--- START PROVIDED RECORDS ---

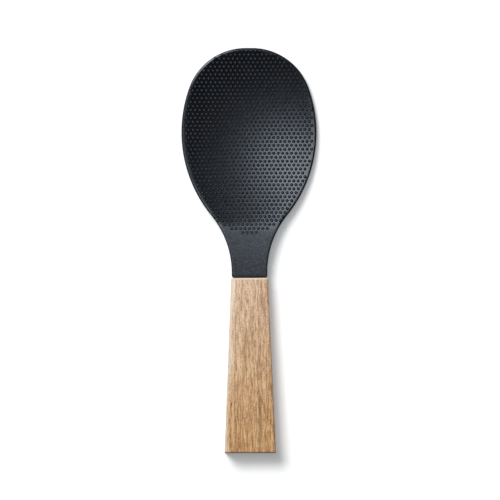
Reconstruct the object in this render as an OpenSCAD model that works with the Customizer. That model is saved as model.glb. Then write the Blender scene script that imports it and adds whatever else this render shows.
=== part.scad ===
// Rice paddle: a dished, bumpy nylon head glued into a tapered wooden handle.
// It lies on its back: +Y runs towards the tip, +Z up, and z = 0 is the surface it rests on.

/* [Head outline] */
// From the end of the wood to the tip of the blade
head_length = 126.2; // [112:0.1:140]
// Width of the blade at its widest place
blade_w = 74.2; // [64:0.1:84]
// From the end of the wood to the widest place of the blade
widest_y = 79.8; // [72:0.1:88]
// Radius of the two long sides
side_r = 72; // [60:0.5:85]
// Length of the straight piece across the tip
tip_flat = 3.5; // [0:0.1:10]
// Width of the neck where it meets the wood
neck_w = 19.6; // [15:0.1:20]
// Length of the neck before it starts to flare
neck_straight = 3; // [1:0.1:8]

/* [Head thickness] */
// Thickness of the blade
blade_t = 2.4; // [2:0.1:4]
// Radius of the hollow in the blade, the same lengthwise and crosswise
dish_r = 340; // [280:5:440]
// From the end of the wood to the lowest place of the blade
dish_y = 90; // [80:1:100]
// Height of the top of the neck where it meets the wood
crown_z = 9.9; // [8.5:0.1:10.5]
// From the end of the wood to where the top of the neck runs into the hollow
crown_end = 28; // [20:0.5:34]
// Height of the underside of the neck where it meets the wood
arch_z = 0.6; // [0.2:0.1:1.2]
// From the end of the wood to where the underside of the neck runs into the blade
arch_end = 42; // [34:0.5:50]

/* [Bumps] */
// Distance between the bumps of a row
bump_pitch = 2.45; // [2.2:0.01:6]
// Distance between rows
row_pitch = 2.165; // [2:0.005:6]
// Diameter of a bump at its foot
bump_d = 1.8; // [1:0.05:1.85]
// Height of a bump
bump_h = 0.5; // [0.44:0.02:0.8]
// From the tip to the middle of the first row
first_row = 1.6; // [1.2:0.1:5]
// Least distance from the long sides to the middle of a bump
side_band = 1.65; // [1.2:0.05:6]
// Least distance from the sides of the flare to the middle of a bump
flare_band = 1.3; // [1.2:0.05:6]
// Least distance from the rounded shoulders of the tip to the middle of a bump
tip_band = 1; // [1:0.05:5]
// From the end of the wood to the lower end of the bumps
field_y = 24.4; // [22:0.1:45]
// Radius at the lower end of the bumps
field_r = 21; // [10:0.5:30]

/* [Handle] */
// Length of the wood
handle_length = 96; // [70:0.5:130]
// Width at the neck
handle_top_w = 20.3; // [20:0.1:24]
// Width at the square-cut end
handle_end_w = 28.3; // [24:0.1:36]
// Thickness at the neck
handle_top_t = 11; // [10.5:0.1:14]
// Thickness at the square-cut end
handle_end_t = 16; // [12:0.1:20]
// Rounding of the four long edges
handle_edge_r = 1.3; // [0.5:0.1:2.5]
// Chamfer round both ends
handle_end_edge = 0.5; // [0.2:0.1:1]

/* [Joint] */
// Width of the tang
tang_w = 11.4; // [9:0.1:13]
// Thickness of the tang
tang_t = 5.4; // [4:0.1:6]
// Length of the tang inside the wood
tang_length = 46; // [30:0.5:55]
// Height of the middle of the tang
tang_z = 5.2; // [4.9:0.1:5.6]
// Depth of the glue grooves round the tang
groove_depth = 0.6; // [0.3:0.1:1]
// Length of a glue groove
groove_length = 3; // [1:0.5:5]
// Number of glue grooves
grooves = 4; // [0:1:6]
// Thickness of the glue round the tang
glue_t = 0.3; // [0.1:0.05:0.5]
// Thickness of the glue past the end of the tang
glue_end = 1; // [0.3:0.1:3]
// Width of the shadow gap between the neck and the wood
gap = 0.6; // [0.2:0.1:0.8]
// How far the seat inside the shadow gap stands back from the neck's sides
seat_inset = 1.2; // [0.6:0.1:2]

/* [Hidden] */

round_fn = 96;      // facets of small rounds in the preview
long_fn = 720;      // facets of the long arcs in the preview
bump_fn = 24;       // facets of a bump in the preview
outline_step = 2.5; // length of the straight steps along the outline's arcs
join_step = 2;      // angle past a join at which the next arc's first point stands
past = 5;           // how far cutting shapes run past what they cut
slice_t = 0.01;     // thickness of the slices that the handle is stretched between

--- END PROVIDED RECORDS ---
--- START PROVIDED RECORDS ---

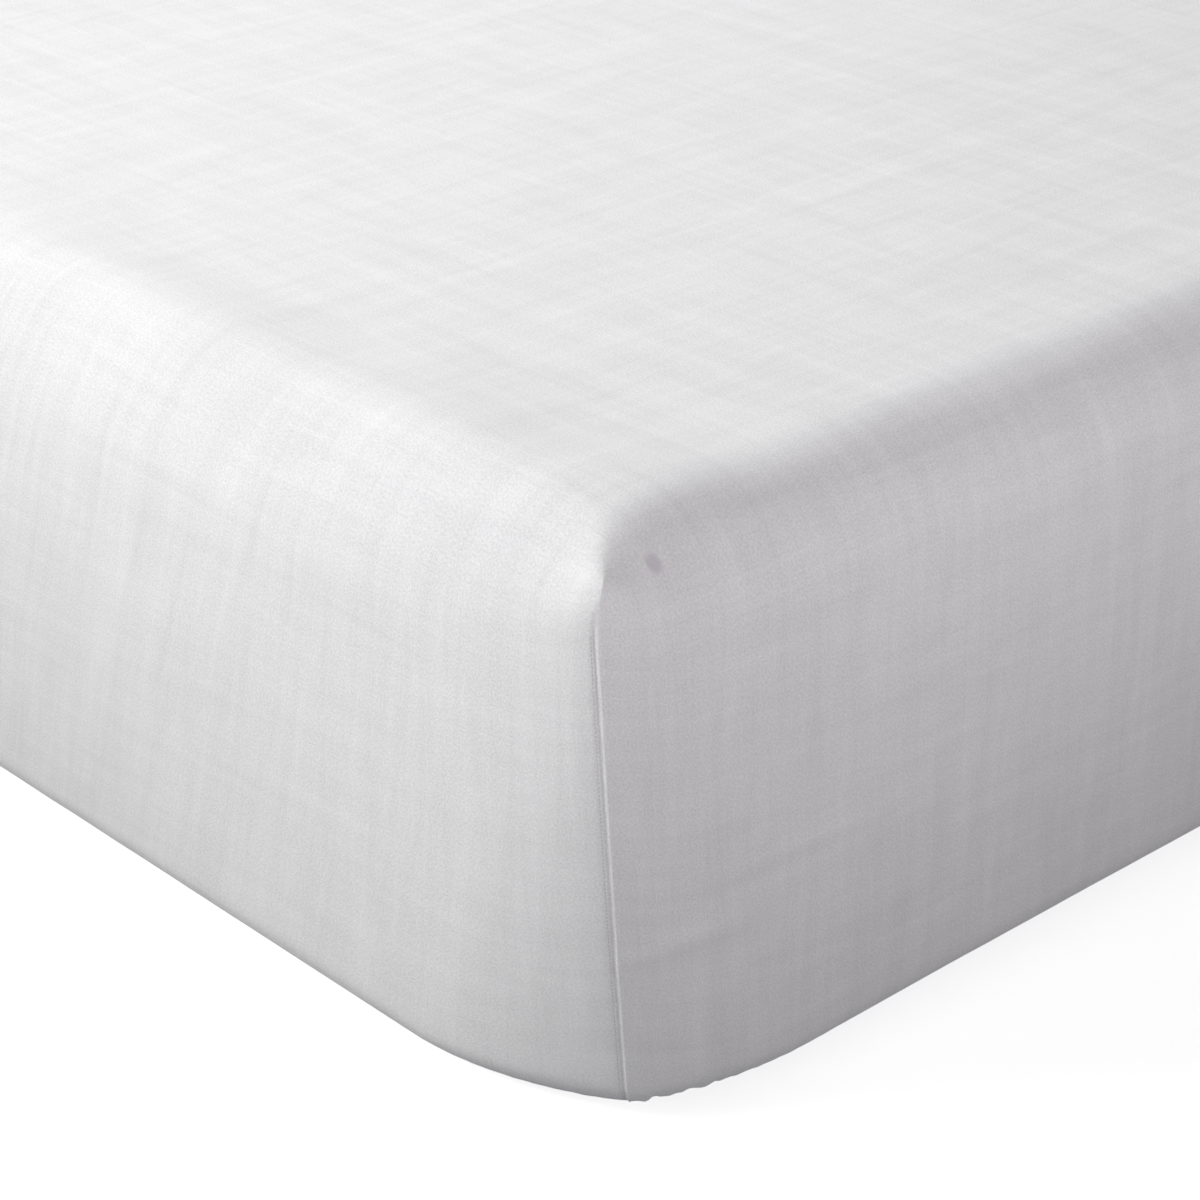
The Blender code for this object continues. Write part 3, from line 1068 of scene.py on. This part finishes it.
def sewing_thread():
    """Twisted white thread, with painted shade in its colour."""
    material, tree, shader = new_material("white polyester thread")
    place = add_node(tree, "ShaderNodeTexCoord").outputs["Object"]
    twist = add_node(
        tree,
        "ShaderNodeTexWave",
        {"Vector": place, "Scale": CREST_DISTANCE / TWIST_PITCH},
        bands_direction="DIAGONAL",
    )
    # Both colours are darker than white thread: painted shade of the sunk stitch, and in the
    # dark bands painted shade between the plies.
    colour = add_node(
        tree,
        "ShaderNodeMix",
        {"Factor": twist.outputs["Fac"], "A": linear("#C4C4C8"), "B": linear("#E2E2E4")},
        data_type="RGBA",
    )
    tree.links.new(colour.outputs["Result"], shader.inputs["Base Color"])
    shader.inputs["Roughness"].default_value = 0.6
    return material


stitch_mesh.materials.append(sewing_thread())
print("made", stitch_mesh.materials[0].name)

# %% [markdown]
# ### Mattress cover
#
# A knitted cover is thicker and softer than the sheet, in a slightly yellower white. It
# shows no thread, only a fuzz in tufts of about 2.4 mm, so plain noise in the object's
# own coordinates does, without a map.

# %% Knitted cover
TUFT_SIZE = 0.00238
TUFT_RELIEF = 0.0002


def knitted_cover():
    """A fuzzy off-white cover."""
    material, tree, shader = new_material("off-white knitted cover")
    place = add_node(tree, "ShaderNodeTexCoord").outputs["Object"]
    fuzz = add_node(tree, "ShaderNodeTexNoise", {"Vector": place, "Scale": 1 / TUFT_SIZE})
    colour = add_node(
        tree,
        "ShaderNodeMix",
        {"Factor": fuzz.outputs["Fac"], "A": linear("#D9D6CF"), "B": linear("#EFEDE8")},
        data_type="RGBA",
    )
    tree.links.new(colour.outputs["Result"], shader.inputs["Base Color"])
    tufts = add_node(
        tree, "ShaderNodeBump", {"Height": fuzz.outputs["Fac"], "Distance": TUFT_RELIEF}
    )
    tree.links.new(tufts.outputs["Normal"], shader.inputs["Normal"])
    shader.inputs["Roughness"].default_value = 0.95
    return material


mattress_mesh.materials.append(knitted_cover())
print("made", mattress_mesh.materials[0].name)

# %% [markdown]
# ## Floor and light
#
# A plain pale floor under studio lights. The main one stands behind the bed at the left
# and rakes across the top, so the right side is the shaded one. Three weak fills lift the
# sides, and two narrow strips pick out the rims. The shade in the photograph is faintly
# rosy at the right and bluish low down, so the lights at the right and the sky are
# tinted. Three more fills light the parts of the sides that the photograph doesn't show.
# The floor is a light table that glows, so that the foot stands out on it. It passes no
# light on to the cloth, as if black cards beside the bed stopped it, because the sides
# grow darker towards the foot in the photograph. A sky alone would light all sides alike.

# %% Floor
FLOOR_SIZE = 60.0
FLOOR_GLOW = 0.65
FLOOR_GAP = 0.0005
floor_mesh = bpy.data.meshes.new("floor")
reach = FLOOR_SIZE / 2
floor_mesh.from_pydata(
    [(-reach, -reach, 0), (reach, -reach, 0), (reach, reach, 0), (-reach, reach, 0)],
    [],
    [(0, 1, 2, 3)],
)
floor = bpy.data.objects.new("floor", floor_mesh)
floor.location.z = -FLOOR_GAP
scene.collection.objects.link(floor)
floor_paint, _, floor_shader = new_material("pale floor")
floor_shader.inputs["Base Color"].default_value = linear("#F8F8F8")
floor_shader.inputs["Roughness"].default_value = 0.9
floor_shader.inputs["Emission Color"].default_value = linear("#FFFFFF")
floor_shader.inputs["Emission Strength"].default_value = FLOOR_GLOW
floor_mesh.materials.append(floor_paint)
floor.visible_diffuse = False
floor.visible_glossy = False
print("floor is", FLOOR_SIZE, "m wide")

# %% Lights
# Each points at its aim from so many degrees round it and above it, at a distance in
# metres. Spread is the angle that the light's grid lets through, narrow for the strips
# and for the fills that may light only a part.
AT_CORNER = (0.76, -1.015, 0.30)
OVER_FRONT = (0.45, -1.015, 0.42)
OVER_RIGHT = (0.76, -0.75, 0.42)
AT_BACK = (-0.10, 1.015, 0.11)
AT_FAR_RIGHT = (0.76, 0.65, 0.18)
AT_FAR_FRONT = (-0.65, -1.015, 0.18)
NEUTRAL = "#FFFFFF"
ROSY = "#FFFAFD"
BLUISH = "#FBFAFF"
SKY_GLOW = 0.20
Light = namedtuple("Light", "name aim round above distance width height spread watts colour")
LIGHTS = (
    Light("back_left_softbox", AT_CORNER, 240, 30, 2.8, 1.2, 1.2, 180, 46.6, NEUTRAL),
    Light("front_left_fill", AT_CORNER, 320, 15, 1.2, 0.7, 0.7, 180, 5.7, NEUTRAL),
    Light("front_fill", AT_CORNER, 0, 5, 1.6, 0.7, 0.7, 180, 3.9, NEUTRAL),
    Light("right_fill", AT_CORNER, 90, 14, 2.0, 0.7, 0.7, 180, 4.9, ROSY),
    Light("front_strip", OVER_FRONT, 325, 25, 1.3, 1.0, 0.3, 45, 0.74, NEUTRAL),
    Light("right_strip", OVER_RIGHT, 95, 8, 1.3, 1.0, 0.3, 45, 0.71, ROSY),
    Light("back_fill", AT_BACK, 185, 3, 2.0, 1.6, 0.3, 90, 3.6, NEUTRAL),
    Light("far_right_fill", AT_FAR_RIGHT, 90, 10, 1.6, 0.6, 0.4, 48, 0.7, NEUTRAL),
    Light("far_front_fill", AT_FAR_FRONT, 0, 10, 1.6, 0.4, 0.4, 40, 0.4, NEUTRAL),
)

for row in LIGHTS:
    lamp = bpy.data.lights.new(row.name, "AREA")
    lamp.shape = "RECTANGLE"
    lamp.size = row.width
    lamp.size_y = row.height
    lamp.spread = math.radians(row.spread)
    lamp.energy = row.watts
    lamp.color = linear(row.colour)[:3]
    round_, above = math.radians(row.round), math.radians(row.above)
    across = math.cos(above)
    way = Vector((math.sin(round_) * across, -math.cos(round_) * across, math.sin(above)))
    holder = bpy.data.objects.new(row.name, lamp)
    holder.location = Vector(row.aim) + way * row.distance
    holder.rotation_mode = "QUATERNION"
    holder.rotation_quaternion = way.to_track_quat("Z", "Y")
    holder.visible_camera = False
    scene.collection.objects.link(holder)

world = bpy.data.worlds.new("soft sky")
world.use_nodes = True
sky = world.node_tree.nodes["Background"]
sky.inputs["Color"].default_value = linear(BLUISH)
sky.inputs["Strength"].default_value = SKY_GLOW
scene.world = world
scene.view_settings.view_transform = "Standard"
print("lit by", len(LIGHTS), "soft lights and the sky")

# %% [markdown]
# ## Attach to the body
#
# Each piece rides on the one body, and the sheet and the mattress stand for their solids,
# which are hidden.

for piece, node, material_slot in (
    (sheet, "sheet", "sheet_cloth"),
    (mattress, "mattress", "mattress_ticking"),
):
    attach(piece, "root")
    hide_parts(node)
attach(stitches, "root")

--- END PROVIDED RECORDS ---

Print, from the entries above, the line with "Reconstruct the object", the line with "neck_straight = 3; // [1:0.1:8]" and all lines between them, exactly and with nothing else.

> [WRITTEN SOLUTION]:
Reconstruct the object in this render as an OpenSCAD model that works with the Customizer. That model is saved as model.glb. Then write the Blender scene script that imports it and adds whatever else this render shows.
=== part.scad ===
// Rice paddle: a dished, bumpy nylon head glued into a tapered wooden handle.
// It lies on its back: +Y runs towards the tip, +Z up, and z = 0 is the surface it rests on.

/* [Head outline] */
// From the end of the wood to the tip of the blade
head_length = 126.2; // [112:0.1:140]
// Width of the blade at its widest place
blade_w = 74.2; // [64:0.1:84]
// From the end of the wood to the widest place of the blade
widest_y = 79.8; // [72:0.1:88]
// Radius of the two long sides
side_r = 72; // [60:0.5:85]
// Length of the straight piece across the tip
tip_flat = 3.5; // [0:0.1:10]
// Width of the neck where it meets the wood
neck_w = 19.6; // [15:0.1:20]
// Length of the neck before it starts to flare
neck_straight = 3; // [1:0.1:8]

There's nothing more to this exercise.